Willow: The Making of an Adventure: This is a 20-minute documentary that was originally produced in 1988. Following a hilariously cheesy voice-over that introduces the documentary and a somewhat embarassingly silly little clip from Ron Howard selling the picture, we get some decent production footage. There's quite a few interesting behind-the-scenes clips, as we watch many of the sequences being filmed, as well as how some of the early, rather primitve effects were staged. Interviews with Ron Howard, Warwick Davis, producer Lucas any others are also included. The full-frame presentation looks as if it was taken from a video.
From Morf To Morphing: This is a newly produced 23 minute documentary that takes a look back at the revolutionary special effects that "Willow" offered. ILM (Industrial Light & Magic) members, George Lucas and Ron Howard discuss their thoughts in interviews and some clips show further how these effects were completed.

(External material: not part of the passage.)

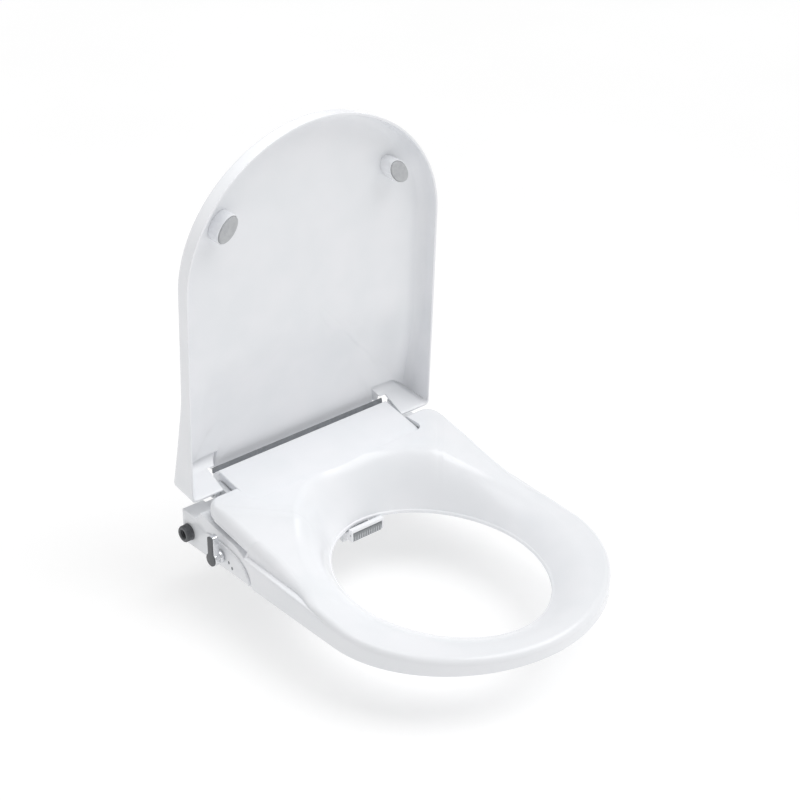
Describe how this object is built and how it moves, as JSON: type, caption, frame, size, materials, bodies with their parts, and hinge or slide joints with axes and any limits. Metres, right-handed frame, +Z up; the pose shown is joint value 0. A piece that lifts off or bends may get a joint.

TV Spots/Trailers: The first of the menus offers 8 TV Spots. If you go down to "More" on the TV spots menu and click right, a little graphic will appear on-screen. Clicking will offer another short (8 minute) featurette on the visual effects that was made around the time of production. If you actually click on "more", you'll be lead to another screen with 3 trailers.
Also: Photo gallery.
Final Thoughts: "Willow" has it's moments, but I don't think it's aged that well or remains as entertaining as I may have once thought it was. Still, the DVD is recommended for fans of the film, as Fox/Lucasfilm offers a fine presentation of the film itself as well as some decent supplements.